Issa’s new draft discussion updates his 2011 postal reform legislation, and comes as lawmakers from both parties and both chambers meet to try to solidify the Postal Service’s finances. Postmaster General Patrick Donahoe has urged Congress to act for years, with the agency having lost some $19 billion in the last year-and-a-half.

In an attempt to broaden support for his postal efforts, Issa scraps or reworks some of the more controversial provisions in his previous bill, which passed the Oversight panel but was slammed as too partisan by Democrats. …

The new Issa plan also dramatically reworks a provision — firmly opposed by Democrats and postal brass — that would have essentially placed the service into receivership if it defaulted on its bills for more than a month.

Under the new plan, a team of five executives would replace the Postal Service’s part-time board until the USPS is back in the black and has a plan to fully support its current and future retirees.

Issa would also allow the USPS to immediately scrap six-day letter delivery, while keeping Saturday delivery of packages for at least five years. Donahoe had tried to put a similar plan in place this year, only to pull back after taking heat from Capitol Hill.

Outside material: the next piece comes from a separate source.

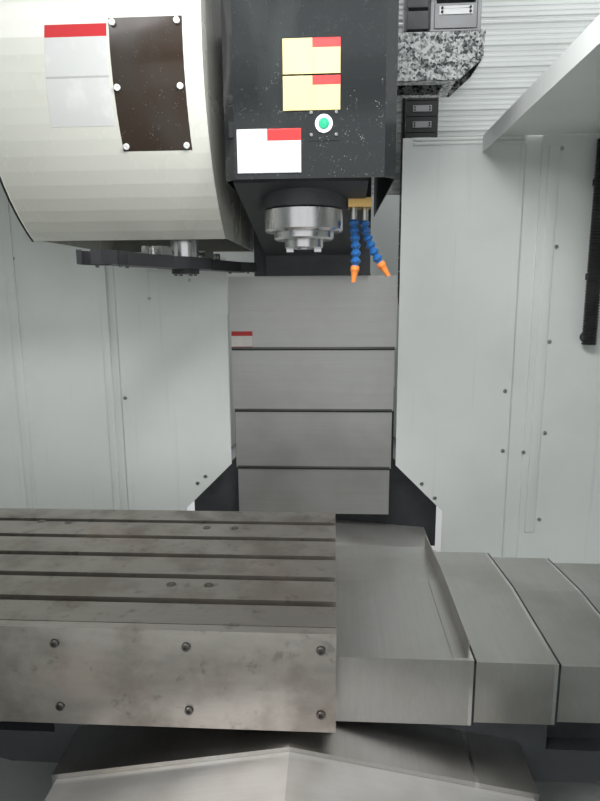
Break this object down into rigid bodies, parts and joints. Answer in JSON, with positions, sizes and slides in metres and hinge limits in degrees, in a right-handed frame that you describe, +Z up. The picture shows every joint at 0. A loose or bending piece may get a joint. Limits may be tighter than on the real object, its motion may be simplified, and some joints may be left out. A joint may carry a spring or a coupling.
{
  "type": "cnc machining center",
  "caption": "Vertical machining center with a T-slot table on cross slides, telescopic way covers, spindle head, arm tool changer and open enclosure.",
  "frame": {"origin": "on the floor, at the middle of the machine's outer box", "axes": "+X to the operator's right, +Y to the rear, +Z up"},
  "size_m": [2.44, 2.66, 2.57],
  "materials": {
    "apron_steel": "brushed, stained",
    "arm_black": "satin",
    "auger_steel": "worn",
    "black_plastic": "matte",
    "black_rubber": "matte",
    "blue_plastic": "gloss",
    "cast_black": "satin paint on cast iron",
    "clear_glass": "clear",
    "cover_steel": "brushed, oily",
    "drum_white": "gloss paint",
    "galvanized": "spangled zinc",
    "gloss_black": "high gloss",
    "green_plastic": "gloss",
    "grey_paint": "fine texture paint",
    "ground_steel": "ground",
    "lamp_glass": "frosted",
    "motor_black": "satin",
    "pot_black": "moulded",
    "red_plastic": "gloss",
    "table_iron": "ground, oil stained",
    "white_sheet": "semi-gloss powder coat",
    "zinc_steel": "zinc plated"
  },
  "bodies": {
    "frame": {"bed": "cast_black", "levelling_feet": "zinc_steel", "column": "cast_black", "guide_rails": "ground_steel", "axis_drives": "ground_steel", "chip_pan": "white_sheet", "side_walls": "white_sheet", "rear_walls": "white_sheet", "front_guard": "white_sheet", "lamps": "lamp_glass", "coolant_tank": "grey_paint", "electrical_cabinet": "white_sheet", "y_cover_ends": "cover_steel", "z_cover_4": "cover_steel", "tool_changer_box": "cast_black", "magazine_cover": "drum_white", "coolant_hose": "black_rubber"},
    "saddle": {"saddle": "cast_black", "x_guide_rails": "ground_steel", "x_axis_drive": "ground_steel", "saddle_covers": "cover_steel"},
    "table": {"table": "table_iron", "apron_plate": "apron_steel", "x_cover_1": "cover_steel"},
    "head": {"head_casting": "cast_black", "head_cover": "gloss_black", "spindle_cartridge": "ground_steel", "spindle_motor": "motor_black", "coolant_pipes": "zinc_steel", "chain_bracket": "galvanized", "cable_chain": "black_plastic", "z_cover_1": "cover_steel"},
    "spindle": {"spindle_shaft": "ground_steel"},
    "left_door": {"left_door": "white_sheet", "left_window": "clear_glass"},
    "right_door": {"right_door": "white_sheet", "right_window": "clear_glass"},
    "control_box": {"control_box": "grey_paint"},
    "x_cover_2": {"x_cover_2": "cover_steel"},
    "x_cover_3": {"x_cover_3": "cover_steel"},
    "x_cover_4": {"x_cover_4": "cover_steel"},
    "x_cover_5": {"x_cover_5": "cover_steel"},
    "x_cover_6": {"x_cover_6": "cover_steel"},
    "y_front_cover_2": {"y_front_cover_2": "cover_steel"},
    "y_front_cover_3": {"y_front_cover_3": "cover_steel"},
    "y_rear_cover_2": {"y_rear_cover_2": "cover_steel"},
    "y_rear_cover_3": {"y_rear_cover_3": "cover_steel"},
    "z_cover_2": {"z_cover_2": "cover_steel"},
    "z_cover_3": {"z_cover_3": "cover_steel"},
    "cabinet_door": {"cabinet_door": "white_sheet"},
    "chip_auger": {"chip_auger": "auger_steel"},
    "emergency_stop": {"emergency_stop": "red_plastic"},
    "override_knob": {"override_knob": "black_plastic"},
    "left_nozzle": {"left_nozzle": "blue_plastic"},
    "right_nozzle": {"right_nozzle": "blue_plastic"},
    "release_button": {"release_button": "green_plastic"},
    "arm_shaft": {"arm_shaft": "ground_steel"},
    "tool_arm": {"tool_arm": "arm_black"},
    "magazine_disc": {"magazine_disc": "pot_black"},
    "tipping_pot": {"tipping_pot": "pot_black"}
  },
  "joints": [
    {"name": "x_axis", "type": "slide", "parent": "saddle", "child": "table", "axis": [1, 0, 0], "range_m": [0, 0.85]},
    {"name": "y_axis", "type": "slide", "parent": "frame", "child": "saddle", "axis": [0, 1, 0], "range_m": [0, 0.5]},
    {"name": "z_axis", "type": "slide", "parent": "frame", "child": "head", "axis": [0, 0, -1], "range_m": [0, 0.5]},
    {"name": "x_cover_2_slide", "type": "slide", "parent": "saddle", "child": "x_cover_2", "axis": [1, 0, 0], "range_m": [0, 0.70833]},
    {"name": "x_cover_3_slide", "type": "slide", "parent": "saddle", "child": "x_cover_3", "axis": [1, 0, 0], "range_m": [0, 0.56667]},
    {"name": "x_cover_4_slide", "type": "slide", "parent": "saddle", "child": "x_cover_4", "axis": [1, 0, 0], "range_m": [0, 0.425]},
    {"name": "x_cover_5_slide", "type": "slide", "parent": "saddle", "child": "x_cover_5", "axis": [1, 0, 0], "range_m": [0, 0.28334]},
    {"name": "x_cover_6_slide", "type": "slide", "parent": "saddle", "child": "x_cover_6", "axis": [1, 0, 0], "range_m": [0, 0.14167]},
    {"name": "y_front_cover_2_slide", "type": "slide", "parent": "frame", "child": "y_front_cover_2", "axis": [0, 1, 0], "range_m": [0, 0.42]},
    {"name": "y_front_cover_3_slide", "type": "slide", "parent": "frame", "child": "y_front_cover_3", "axis": [0, 1, 0], "range_m": [0, 0.21]},
    {"name": "y_rear_cover_2_slide", "type": "slide", "parent": "frame", "child": "y_rear_cover_2", "axis": [0, 1, 0], "range_m": [0, 0.33333]},
    {"name": "y_rear_cover_3_slide", "type": "slide", "parent": "frame", "child": "y_rear_cover_3", "axis": [0, 1, 0], "range_m": [0, 0.16667]},
    {"name": "z_cover_2_slide", "type": "slide", "parent": "frame", "child": "z_cover_2", "axis": [0, 0, -1], "range_m": [0, 0.33333]},
    {"name": "z_cover_3_slide", "type": "slide", "parent": "frame", "child": "z_cover_3", "axis": [0, 0, -1], "range_m": [0, 0.16667]},
    {"name": "spindle_turn", "type": "hinge", "parent": "head", "child": "spindle", "pos_m": [0, -0.3, 1.6], "axis": [0, 0, 1], "continuous": true},
    {"name": "arm_lift", "type": "slide", "parent": "frame", "child": "arm_shaft", "axis": [0, 0, -1], "range_m": [0, 0.115]},
    {"name": "arm_swing", "type": "hinge", "parent": "arm_shaft", "child": "tool_arm", "pos_m": [-0.31, -0.18, 1.504], "axis": [0, 0, 1], "continuous": true},
    {"name": "magazine_turn", "type": "hinge", "parent": "frame", "child": "magazine_disc", "pos_m": [-0.63, -0.06, 1.932], "axis": [1, 0, 0], "continuous": true},
    {"name": "pot_tip", "type": "hinge", "parent": "magazine_disc", "child": "tipping_pot", "pos_m": [-0.62, -0.06, 1.616], "axis": [0, 1, 0], "range_deg": [0, 90]},
    {"name": "left_door_slide", "type": "slide", "parent": "frame", "child": "left_door", "axis": [1, 0, 0], "range_m": [0, 0.52]},
    {"name": "right_door_slide", "type": "slide", "parent": "frame", "child": "right_door", "axis": [-1, 0, 0], "range_m": [0, 0.52]},
    {"name": "cabinet_hinge", "type": "hinge", "parent": "frame", "child": "cabinet_door", "pos_m": [-0.45, 1.2855, 1.1], "axis": [0, 0, 1], "range_deg": [0, 110]},
    {"name": "control_box_swivel", "type": "hinge", "parent": "frame", "child": "control_box", "pos_m": [1.192, -1.226, 1.35], "axis": [0, 0, 1], "range_deg": [0, 90]},
    {"name": "emergency_stop_press", "type": "slide", "parent": "control_box", "child": "emergency_stop", "axis": [0, 1, 0], "range_m": [0, 0.006]},
    {"name": "override_turn", "type": "hinge", "parent": "control_box", "child": "override_knob", "pos_m": [1.07, -1.302, 1.14], "axis": [0, 1, 0], "range_deg": [-135, 135]},
    {"name": "release_button_press", "type": "slide", "parent": "head", "child": "release_button", "axis": [0, 1, 0], "range_m": [0, 0.004], "stiffness_N_per_m": 300},
    {"name": "left_nozzle_swivel", "type": "hinge", "parent": "head", "child": "left_nozzle", "pos_m": [0.114, -0.31, 1.59], "axis": [0, 0, 1], "range_deg": [-60, 60]},
    {"name": "right_nozzle_swivel", "type": "hinge", "parent": "head", "child": "right_nozzle", "pos_m": [0.14, -0.29, 1.59], "axis": [0, 0, 1], "range_deg": [-60, 60]},
    {"name": "auger_turn", "type": "hinge", "parent": "frame", "child": "chip_auger", "pos_m": [0, -1.045, 0.425], "axis": [1, 0, 0], "continuous": true}
  ],
  "couplings": [
    {"joint": "x_cover_2_slide", "follows": "x_axis", "ratio": 0.83333},
    {"joint": "x_cover_3_slide", "follows": "x_axis", "ratio": 0.66667},
    {"joint": "x_cover_4_slide", "follows": "x_axis", "ratio": 0.5},
    {"joint": "x_cover_5_slide", "follows": "x_axis", "ratio": 0.33333},
    {"joint": "x_cover_6_slide", "follows": "x_axis", "ratio": 0.16667},
    {"joint": "y_front_cover_2_slide", "follows": "y_axis", "ratio": 0.84},
    {"joint": "y_front_cover_3_slide", "follows": "y_axis", "ratio": 0.42},
    {"joint": "y_rear_cover_2_slide", "follows": "y_axis", "ratio": 0.66667},
    {"joint": "y_rear_cover_3_slide", "follows": "y_axis", "ratio": 0.33333},
    {"joint": "z_cover_2_slide", "follows": "z_axis", "ratio": 0.66667},
    {"joint": "z_cover_3_slide", "follows": "z_axis", "ratio": 0.33333}
  ]
}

There’s still plenty in the bill to which unions/Democrats are bound to vehemently object (one “anti-labor” provision, for instance, that would do away the USPS’s no-layoffs policy is almost certainly not going to go over well, as you might imagine), but Issa’s bill does contain several major compromises and is at least reopening the conversation instead of letting it languish in the current stalemate. The USPS cannot and will not survive in its current form, and Republicans are looking to actually get some things done; will the unions budge?